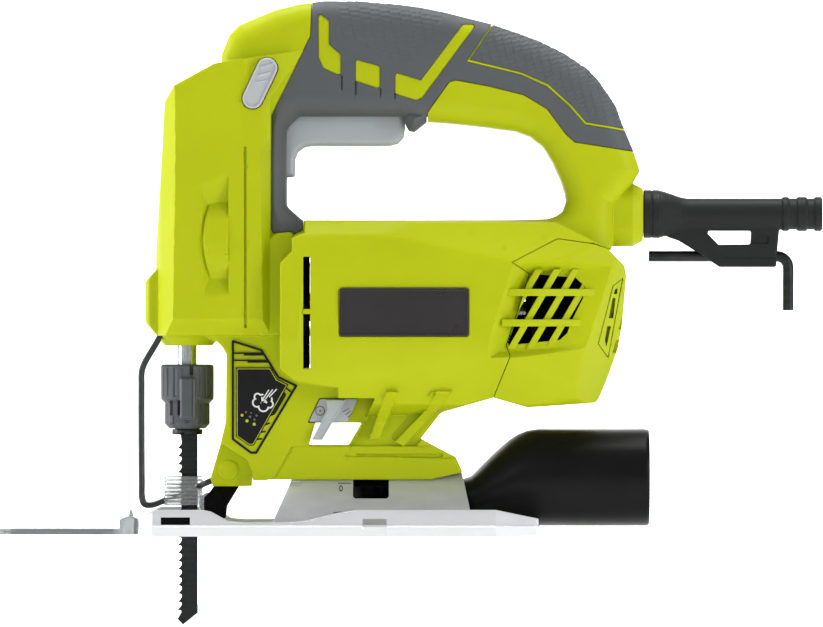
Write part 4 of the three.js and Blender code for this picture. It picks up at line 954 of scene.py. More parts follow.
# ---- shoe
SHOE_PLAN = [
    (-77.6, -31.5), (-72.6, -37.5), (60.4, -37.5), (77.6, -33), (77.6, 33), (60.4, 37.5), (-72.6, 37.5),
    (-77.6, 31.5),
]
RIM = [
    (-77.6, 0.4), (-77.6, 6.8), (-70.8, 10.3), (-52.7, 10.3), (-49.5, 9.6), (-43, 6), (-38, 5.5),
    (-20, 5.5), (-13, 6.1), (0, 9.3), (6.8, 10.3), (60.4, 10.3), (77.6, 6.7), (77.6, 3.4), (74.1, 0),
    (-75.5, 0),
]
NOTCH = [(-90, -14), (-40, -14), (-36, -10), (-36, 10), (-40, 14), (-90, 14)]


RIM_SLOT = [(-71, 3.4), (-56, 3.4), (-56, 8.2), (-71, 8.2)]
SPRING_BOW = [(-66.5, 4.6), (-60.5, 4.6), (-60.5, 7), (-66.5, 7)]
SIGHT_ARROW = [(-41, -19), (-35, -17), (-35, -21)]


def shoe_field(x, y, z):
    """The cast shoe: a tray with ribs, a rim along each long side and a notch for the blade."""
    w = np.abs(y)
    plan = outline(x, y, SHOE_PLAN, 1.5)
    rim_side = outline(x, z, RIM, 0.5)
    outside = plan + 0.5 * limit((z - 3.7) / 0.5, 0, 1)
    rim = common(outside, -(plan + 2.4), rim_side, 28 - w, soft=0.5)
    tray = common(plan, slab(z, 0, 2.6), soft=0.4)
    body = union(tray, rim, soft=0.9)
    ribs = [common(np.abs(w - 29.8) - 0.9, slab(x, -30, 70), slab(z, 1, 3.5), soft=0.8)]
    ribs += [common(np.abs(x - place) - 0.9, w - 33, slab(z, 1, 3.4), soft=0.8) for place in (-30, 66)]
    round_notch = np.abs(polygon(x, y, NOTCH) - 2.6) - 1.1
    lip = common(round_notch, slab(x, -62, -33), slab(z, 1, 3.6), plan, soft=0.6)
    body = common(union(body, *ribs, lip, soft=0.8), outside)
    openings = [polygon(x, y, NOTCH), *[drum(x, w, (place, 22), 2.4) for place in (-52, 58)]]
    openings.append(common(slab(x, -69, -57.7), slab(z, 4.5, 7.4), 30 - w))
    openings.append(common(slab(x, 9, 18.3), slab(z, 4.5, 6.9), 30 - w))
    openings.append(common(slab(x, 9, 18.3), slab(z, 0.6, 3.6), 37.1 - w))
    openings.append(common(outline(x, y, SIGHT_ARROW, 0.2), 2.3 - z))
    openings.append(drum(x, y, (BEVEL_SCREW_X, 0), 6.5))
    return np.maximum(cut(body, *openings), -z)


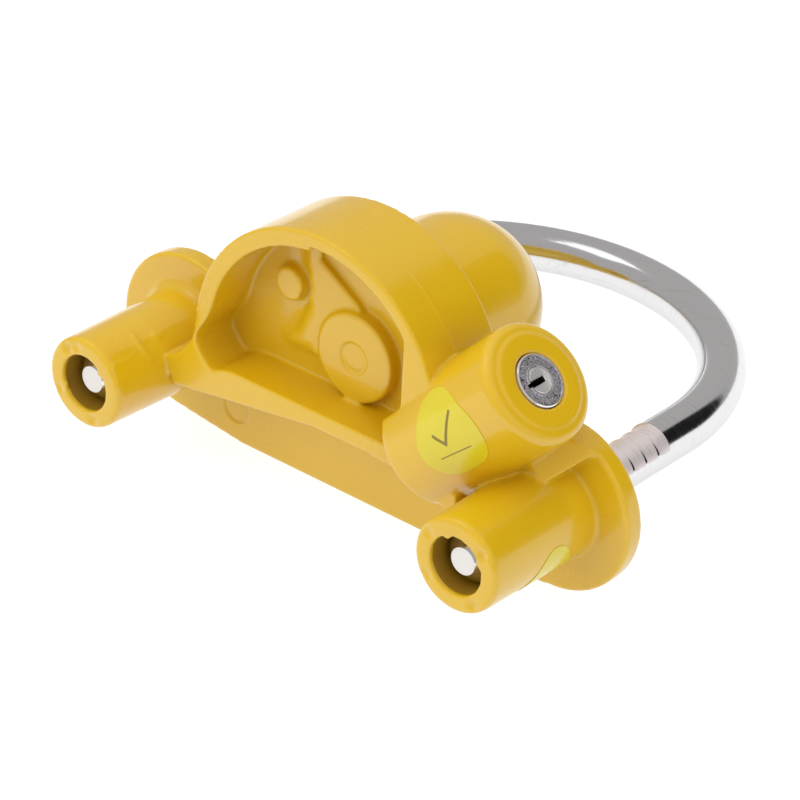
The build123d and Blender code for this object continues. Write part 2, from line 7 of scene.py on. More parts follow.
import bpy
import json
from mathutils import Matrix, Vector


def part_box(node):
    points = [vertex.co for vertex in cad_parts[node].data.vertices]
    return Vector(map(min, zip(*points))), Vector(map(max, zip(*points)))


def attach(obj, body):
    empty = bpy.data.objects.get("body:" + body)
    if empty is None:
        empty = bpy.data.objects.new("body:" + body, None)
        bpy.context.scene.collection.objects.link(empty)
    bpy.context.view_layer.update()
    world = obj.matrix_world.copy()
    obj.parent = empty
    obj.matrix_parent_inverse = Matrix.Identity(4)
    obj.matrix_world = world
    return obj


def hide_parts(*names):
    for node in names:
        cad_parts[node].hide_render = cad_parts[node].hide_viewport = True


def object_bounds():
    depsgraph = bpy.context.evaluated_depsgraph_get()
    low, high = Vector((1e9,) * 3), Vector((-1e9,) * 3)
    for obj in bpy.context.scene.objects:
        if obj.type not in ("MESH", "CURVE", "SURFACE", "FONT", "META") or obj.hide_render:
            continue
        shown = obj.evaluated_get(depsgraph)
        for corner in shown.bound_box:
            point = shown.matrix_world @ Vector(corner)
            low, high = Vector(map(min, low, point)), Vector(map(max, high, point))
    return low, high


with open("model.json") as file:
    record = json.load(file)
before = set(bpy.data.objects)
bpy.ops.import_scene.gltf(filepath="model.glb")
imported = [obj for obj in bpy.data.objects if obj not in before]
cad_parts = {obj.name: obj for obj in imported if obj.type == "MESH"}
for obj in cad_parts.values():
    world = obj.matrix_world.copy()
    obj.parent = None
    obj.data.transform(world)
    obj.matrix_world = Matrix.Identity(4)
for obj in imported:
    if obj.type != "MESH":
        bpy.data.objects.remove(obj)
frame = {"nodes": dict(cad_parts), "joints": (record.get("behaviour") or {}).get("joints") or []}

* * * * *

# [Exercise instructions]
Every line of the records above needs to be given again exactly.

# [Task response]
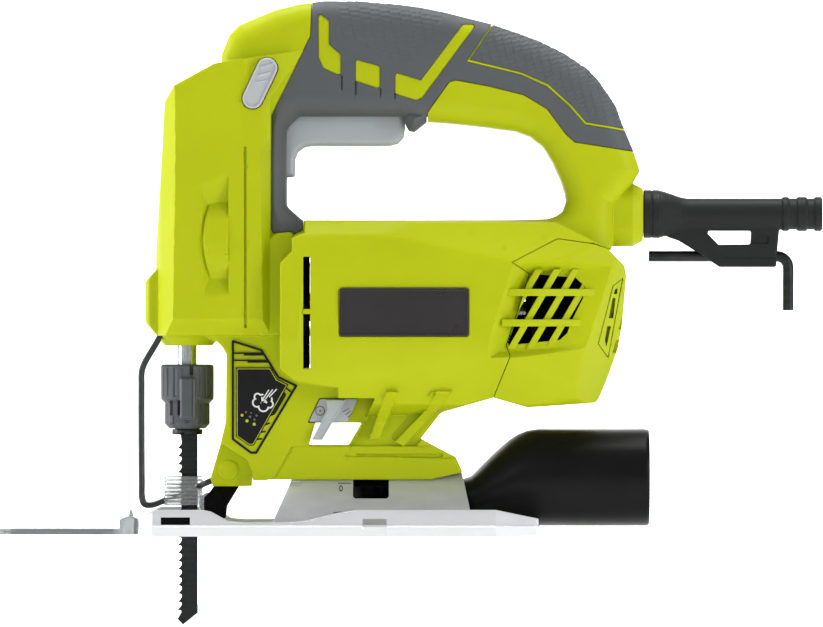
Write part 4 of the three.js and Blender code for this picture. It picks up at line 954 of scene.py. More parts follow.
# ---- shoe
SHOE_PLAN = [
    (-77.6, -31.5), (-72.6, -37.5), (60.4, -37.5), (77.6, -33), (77.6, 33), (60.4, 37.5), (-72.6, 37.5),
    (-77.6, 31.5),
]
RIM = [
    (-77.6, 0.4), (-77.6, 6.8), (-70.8, 10.3), (-52.7, 10.3), (-49.5, 9.6), (-43, 6), (-38, 5.5),
    (-20, 5.5), (-13, 6.1), (0, 9.3), (6.8, 10.3), (60.4, 10.3), (77.6, 6.7), (77.6, 3.4), (74.1, 0),
    (-75.5, 0),
]
NOTCH = [(-90, -14), (-40, -14), (-36, -10), (-36, 10), (-40, 14), (-90, 14)]


RIM_SLOT = [(-71, 3.4), (-56, 3.4), (-56, 8.2), (-71, 8.2)]
SPRING_BOW = [(-66.5, 4.6), (-60.5, 4.6), (-60.5, 7), (-66.5, 7)]
SIGHT_ARROW = [(-41, -19), (-35, -17), (-35, -21)]


def shoe_field(x, y, z):
    """The cast shoe: a tray with ribs, a rim along each long side and a notch for the blade."""
    w = np.abs(y)
    plan = outline(x, y, SHOE_PLAN, 1.5)
    rim_side = outline(x, z, RIM, 0.5)
    outside = plan + 0.5 * limit((z - 3.7) / 0.5, 0, 1)
    rim = common(outside, -(plan + 2.4), rim_side, 28 - w, soft=0.5)
    tray = common(plan, slab(z, 0, 2.6), soft=0.4)
    body = union(tray, rim, soft=0.9)
    ribs = [common(np.abs(w - 29.8) - 0.9, slab(x, -30, 70), slab(z, 1, 3.5), soft=0.8)]
    ribs += [common(np.abs(x - place) - 0.9, w - 33, slab(z, 1, 3.4), soft=0.8) for place in (-30, 66)]
    round_notch = np.abs(polygon(x, y, NOTCH) - 2.6) - 1.1
    lip = common(round_notch, slab(x, -62, -33), slab(z, 1, 3.6), plan, soft=0.6)
    body = common(union(body, *ribs, lip, soft=0.8), outside)
    openings = [polygon(x, y, NOTCH), *[drum(x, w, (place, 22), 2.4) for place in (-52, 58)]]
    openings.append(common(slab(x, -69, -57.7), slab(z, 4.5, 7.4), 30 - w))
    openings.append(common(slab(x, 9, 18.3), slab(z, 4.5, 6.9), 30 - w))
    openings.append(common(slab(x, 9, 18.3), slab(z, 0.6, 3.6), 37.1 - w))
    openings.append(common(outline(x, y, SIGHT_ARROW, 0.2), 2.3 - z))
    openings.append(drum(x, y, (BEVEL_SCREW_X, 0), 6.5))
    return np.maximum(cut(body, *openings), -z)


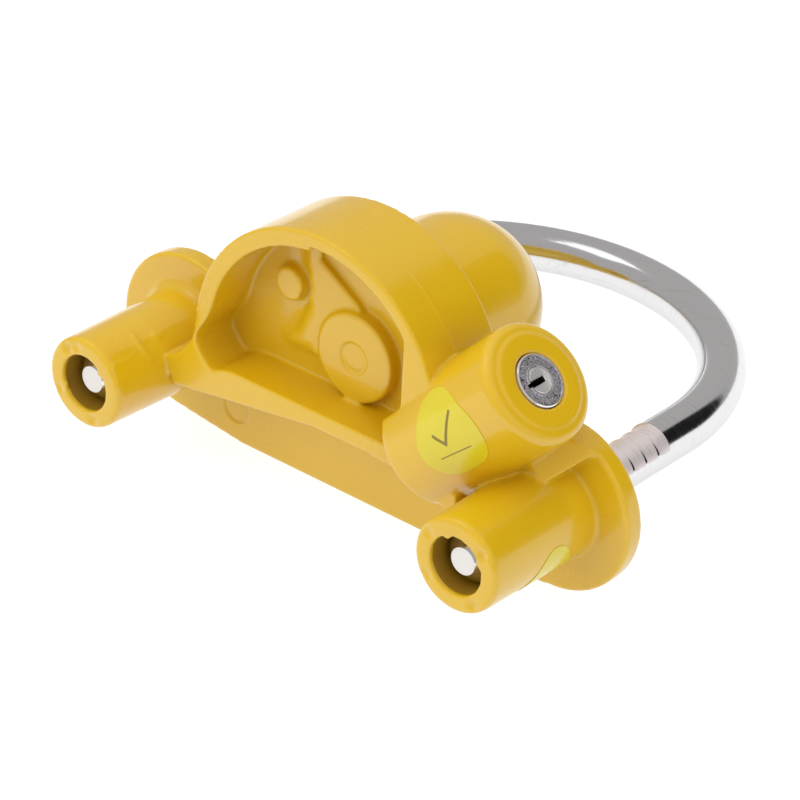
The build123d and Blender code for this object continues. Write part 2, from line 7 of scene.py on. More parts follow.
import bpy
import json
from mathutils import Matrix, Vector


def part_box(node):
    points = [vertex.co for vertex in cad_parts[node].data.vertices]
    return Vector(map(min, zip(*points))), Vector(map(max, zip(*points)))


def attach(obj, body):
    empty = bpy.data.objects.get("body:" + body)
    if empty is None:
        empty = bpy.data.objects.new("body:" + body, None)
        bpy.context.scene.collection.objects.link(empty)
    bpy.context.view_layer.update()
    world = obj.matrix_world.copy()
    obj.parent = empty
    obj.matrix_parent_inverse = Matrix.Identity(4)
    obj.matrix_world = world
    return obj


def hide_parts(*names):
    for node in names:
        cad_parts[node].hide_render = cad_parts[node].hide_viewport = True


def object_bounds():
    depsgraph = bpy.context.evaluated_depsgraph_get()
    low, high = Vector((1e9,) * 3), Vector((-1e9,) * 3)
    for obj in bpy.context.scene.objects:
        if obj.type not in ("MESH", "CURVE", "SURFACE", "FONT", "META") or obj.hide_render:
            continue
        shown = obj.evaluated_get(depsgraph)
        for corner in shown.bound_box:
            point = shown.matrix_world @ Vector(corner)
            low, high = Vector(map(min, low, point)), Vector(map(max, high, point))
    return low, high


with open("model.json") as file:
    record = json.load(file)
before = set(bpy.data.objects)
bpy.ops.import_scene.gltf(filepath="model.glb")
imported = [obj for obj in bpy.data.objects if obj not in before]
cad_parts = {obj.name: obj for obj in imported if obj.type == "MESH"}
for obj in cad_parts.values():
    world = obj.matrix_world.copy()
    obj.parent = None
    obj.data.transform(world)
    obj.matrix_world = Matrix.Identity(4)
for obj in imported:
    if obj.type != "MESH":
        bpy.data.objects.remove(obj)
frame = {"nodes": dict(cad_parts), "joints": (record.get("behaviour") or {}).get("joints") or []}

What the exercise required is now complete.